#### WRITTEN EXERCISE:
Within the records below, reproduce without change the lines from the line that has "Recreate this object" through the line that has "SEAM_DEPTH = 1.5", and only those.

═══ DATASET EXCERPTS

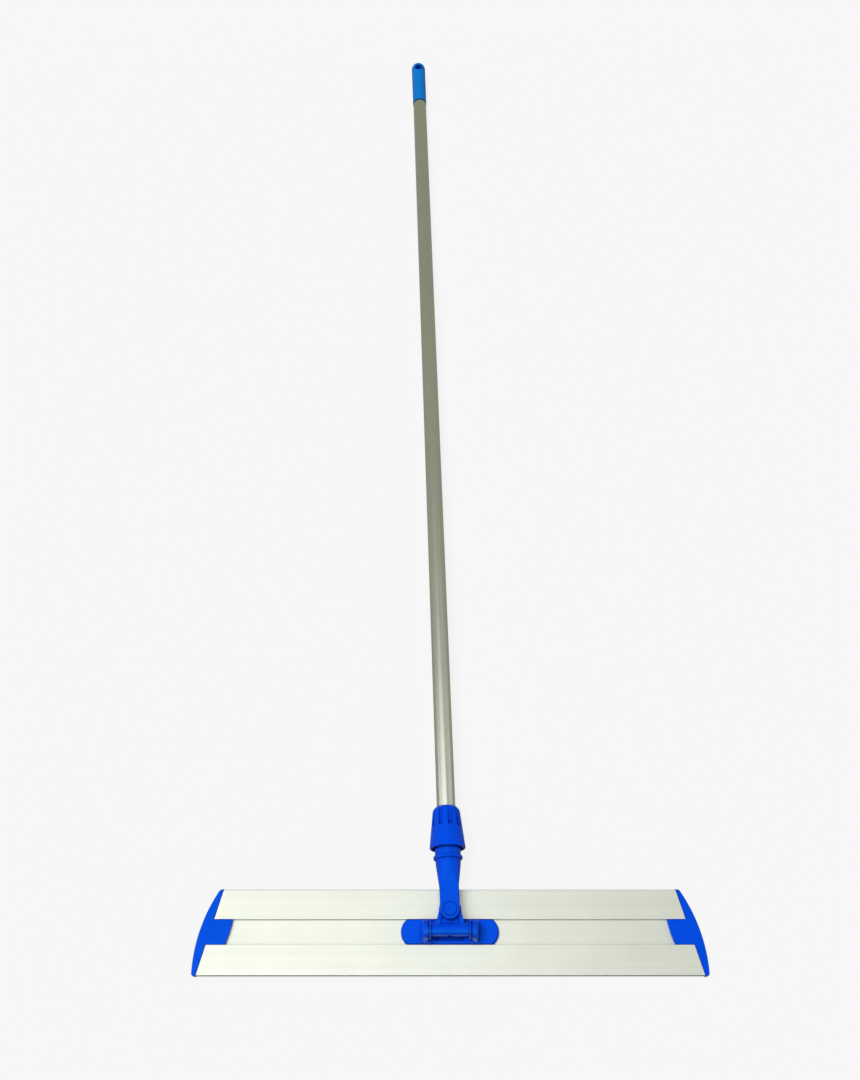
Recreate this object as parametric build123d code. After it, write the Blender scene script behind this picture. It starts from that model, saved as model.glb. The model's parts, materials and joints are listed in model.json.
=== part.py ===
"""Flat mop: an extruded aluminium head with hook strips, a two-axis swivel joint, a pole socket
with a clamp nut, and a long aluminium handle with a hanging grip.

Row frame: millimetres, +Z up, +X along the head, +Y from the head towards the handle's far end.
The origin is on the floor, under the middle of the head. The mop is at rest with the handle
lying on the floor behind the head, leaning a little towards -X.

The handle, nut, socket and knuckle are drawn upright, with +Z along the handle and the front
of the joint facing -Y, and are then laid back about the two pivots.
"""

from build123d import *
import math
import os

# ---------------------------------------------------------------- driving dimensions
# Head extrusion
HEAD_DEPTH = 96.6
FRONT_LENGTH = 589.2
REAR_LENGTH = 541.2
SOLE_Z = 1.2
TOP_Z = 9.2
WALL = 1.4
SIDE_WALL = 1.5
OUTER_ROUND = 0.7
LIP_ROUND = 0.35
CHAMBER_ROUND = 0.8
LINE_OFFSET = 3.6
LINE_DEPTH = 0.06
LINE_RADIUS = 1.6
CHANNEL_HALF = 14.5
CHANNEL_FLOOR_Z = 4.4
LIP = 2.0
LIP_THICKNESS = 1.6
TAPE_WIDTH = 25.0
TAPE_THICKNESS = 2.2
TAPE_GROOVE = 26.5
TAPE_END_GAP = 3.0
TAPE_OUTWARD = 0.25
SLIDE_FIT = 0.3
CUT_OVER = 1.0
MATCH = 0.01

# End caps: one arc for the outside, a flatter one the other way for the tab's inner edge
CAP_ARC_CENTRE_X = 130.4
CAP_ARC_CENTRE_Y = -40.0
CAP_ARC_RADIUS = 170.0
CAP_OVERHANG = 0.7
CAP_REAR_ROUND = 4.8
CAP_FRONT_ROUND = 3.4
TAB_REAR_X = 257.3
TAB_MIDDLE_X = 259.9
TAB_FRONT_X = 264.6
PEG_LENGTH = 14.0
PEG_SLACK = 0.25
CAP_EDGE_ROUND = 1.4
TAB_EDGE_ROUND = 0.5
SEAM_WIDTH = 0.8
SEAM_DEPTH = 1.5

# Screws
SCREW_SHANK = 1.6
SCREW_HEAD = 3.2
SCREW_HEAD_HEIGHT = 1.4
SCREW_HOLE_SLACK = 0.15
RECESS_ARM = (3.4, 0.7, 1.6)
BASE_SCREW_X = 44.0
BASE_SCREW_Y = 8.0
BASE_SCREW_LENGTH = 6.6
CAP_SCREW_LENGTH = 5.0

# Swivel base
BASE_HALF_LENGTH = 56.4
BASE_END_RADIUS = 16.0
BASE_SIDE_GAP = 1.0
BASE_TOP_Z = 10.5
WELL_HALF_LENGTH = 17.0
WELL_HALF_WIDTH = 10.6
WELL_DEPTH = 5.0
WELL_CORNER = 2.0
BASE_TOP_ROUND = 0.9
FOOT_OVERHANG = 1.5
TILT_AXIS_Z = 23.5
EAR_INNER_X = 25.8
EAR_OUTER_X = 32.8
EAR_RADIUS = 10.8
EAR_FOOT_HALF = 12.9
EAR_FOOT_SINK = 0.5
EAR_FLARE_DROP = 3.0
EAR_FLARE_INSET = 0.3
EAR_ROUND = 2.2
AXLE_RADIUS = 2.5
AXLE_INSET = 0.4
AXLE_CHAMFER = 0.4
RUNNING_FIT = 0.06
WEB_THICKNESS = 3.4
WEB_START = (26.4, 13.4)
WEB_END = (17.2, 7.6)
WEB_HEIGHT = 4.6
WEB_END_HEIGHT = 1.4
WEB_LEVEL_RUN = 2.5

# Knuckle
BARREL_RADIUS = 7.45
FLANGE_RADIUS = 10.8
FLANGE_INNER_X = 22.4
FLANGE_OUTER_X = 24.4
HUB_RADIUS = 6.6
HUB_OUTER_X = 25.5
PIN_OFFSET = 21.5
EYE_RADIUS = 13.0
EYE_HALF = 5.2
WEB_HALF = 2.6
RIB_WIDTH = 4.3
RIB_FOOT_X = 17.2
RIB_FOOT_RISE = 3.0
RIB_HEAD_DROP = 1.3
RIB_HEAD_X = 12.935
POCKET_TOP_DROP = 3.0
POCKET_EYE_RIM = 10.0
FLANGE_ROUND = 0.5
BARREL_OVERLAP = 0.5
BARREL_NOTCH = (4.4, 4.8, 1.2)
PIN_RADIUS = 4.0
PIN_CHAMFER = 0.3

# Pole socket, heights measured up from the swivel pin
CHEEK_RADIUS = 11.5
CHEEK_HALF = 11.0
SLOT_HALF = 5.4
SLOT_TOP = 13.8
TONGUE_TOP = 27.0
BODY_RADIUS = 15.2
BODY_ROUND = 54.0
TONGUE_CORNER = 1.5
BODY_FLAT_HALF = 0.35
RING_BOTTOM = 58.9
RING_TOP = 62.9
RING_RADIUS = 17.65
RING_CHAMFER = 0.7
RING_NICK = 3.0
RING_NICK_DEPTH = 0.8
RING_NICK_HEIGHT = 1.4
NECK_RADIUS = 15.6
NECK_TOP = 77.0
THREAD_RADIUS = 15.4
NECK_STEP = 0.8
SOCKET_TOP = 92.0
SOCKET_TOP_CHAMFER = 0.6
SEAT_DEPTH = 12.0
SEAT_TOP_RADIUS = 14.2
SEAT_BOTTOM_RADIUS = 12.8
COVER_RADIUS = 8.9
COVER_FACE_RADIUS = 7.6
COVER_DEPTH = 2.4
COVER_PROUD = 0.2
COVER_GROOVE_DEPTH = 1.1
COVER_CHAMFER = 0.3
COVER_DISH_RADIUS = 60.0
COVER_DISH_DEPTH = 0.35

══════
═══ DATASET EXCERPTS

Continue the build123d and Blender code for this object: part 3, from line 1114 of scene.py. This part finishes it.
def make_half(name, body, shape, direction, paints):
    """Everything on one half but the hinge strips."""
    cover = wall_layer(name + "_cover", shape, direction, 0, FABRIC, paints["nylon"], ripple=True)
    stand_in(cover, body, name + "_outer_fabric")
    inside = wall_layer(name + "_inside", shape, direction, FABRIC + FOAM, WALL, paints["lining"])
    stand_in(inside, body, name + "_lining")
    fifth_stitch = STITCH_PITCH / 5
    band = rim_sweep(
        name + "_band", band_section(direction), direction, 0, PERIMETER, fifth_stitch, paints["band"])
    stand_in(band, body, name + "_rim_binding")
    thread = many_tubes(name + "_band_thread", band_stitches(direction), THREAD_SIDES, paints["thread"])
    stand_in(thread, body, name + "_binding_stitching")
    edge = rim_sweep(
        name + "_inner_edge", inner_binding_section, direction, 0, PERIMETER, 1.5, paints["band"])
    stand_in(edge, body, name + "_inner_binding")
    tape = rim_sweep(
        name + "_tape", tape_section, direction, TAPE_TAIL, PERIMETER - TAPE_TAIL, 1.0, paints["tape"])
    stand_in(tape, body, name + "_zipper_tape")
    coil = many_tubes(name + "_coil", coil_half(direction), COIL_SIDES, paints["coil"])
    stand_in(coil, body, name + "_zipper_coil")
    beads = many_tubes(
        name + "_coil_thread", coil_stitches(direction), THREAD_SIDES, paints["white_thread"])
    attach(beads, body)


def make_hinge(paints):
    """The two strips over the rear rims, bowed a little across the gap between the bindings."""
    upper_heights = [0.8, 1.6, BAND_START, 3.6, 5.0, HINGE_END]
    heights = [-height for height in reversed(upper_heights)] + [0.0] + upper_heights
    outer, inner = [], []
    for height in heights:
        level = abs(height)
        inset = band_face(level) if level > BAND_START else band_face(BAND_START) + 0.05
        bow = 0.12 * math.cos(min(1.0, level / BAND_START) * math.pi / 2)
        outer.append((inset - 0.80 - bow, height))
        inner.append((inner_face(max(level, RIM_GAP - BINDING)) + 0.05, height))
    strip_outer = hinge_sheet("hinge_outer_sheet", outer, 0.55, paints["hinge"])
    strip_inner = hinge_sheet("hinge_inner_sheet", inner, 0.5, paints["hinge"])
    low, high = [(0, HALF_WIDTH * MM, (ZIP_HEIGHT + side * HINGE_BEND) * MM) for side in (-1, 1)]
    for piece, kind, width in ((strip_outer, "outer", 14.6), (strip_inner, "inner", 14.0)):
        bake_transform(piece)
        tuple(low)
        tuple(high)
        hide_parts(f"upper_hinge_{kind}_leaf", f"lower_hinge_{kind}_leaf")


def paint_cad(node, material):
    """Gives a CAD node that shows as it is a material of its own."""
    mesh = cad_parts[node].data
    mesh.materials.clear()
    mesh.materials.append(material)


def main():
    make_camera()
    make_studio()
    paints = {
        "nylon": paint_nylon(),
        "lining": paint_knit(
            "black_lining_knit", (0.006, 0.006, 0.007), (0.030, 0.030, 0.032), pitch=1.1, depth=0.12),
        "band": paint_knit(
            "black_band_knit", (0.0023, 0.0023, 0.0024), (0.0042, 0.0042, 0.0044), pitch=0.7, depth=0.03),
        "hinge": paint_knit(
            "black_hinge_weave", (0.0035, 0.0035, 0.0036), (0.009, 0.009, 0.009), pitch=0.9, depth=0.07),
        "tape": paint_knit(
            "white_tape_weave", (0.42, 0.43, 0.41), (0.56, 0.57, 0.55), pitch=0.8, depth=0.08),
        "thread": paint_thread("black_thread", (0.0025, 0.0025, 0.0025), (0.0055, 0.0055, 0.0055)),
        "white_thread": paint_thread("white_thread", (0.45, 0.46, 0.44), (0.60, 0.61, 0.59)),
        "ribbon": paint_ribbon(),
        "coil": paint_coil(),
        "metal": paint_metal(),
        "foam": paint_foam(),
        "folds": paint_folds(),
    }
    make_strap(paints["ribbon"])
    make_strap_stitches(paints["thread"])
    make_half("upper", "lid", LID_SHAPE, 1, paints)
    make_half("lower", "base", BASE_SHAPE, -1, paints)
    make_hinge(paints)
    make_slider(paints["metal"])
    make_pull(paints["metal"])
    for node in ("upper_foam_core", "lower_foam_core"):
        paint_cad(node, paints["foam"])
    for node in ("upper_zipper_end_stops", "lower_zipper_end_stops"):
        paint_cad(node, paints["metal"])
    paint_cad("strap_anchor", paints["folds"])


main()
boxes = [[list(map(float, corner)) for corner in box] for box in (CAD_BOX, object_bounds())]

══════

#### THE OUTPUT:
Recreate this object as parametric build123d code. After it, write the Blender scene script behind this picture. It starts from that model, saved as model.glb. The model's parts, materials and joints are listed in model.json.
=== part.py ===
"""Flat mop: an extruded aluminium head with hook strips, a two-axis swivel joint, a pole socket
with a clamp nut, and a long aluminium handle with a hanging grip.

Row frame: millimetres, +Z up, +X along the head, +Y from the head towards the handle's far end.
The origin is on the floor, under the middle of the head. The mop is at rest with the handle
lying on the floor behind the head, leaning a little towards -X.

The handle, nut, socket and knuckle are drawn upright, with +Z along the handle and the front
of the joint facing -Y, and are then laid back about the two pivots.
"""

from build123d import *
import math
import os

# ---------------------------------------------------------------- driving dimensions
# Head extrusion
HEAD_DEPTH = 96.6
FRONT_LENGTH = 589.2
REAR_LENGTH = 541.2
SOLE_Z = 1.2
TOP_Z = 9.2
WALL = 1.4
SIDE_WALL = 1.5
OUTER_ROUND = 0.7
LIP_ROUND = 0.35
CHAMBER_ROUND = 0.8
LINE_OFFSET = 3.6
LINE_DEPTH = 0.06
LINE_RADIUS = 1.6
CHANNEL_HALF = 14.5
CHANNEL_FLOOR_Z = 4.4
LIP = 2.0
LIP_THICKNESS = 1.6
TAPE_WIDTH = 25.0
TAPE_THICKNESS = 2.2
TAPE_GROOVE = 26.5
TAPE_END_GAP = 3.0
TAPE_OUTWARD = 0.25
SLIDE_FIT = 0.3
CUT_OVER = 1.0
MATCH = 0.01

# End caps: one arc for the outside, a flatter one the other way for the tab's inner edge
CAP_ARC_CENTRE_X = 130.4
CAP_ARC_CENTRE_Y = -40.0
CAP_ARC_RADIUS = 170.0
CAP_OVERHANG = 0.7
CAP_REAR_ROUND = 4.8
CAP_FRONT_ROUND = 3.4
TAB_REAR_X = 257.3
TAB_MIDDLE_X = 259.9
TAB_FRONT_X = 264.6
PEG_LENGTH = 14.0
PEG_SLACK = 0.25
CAP_EDGE_ROUND = 1.4
TAB_EDGE_ROUND = 0.5
SEAM_WIDTH = 0.8
SEAM_DEPTH = 1.5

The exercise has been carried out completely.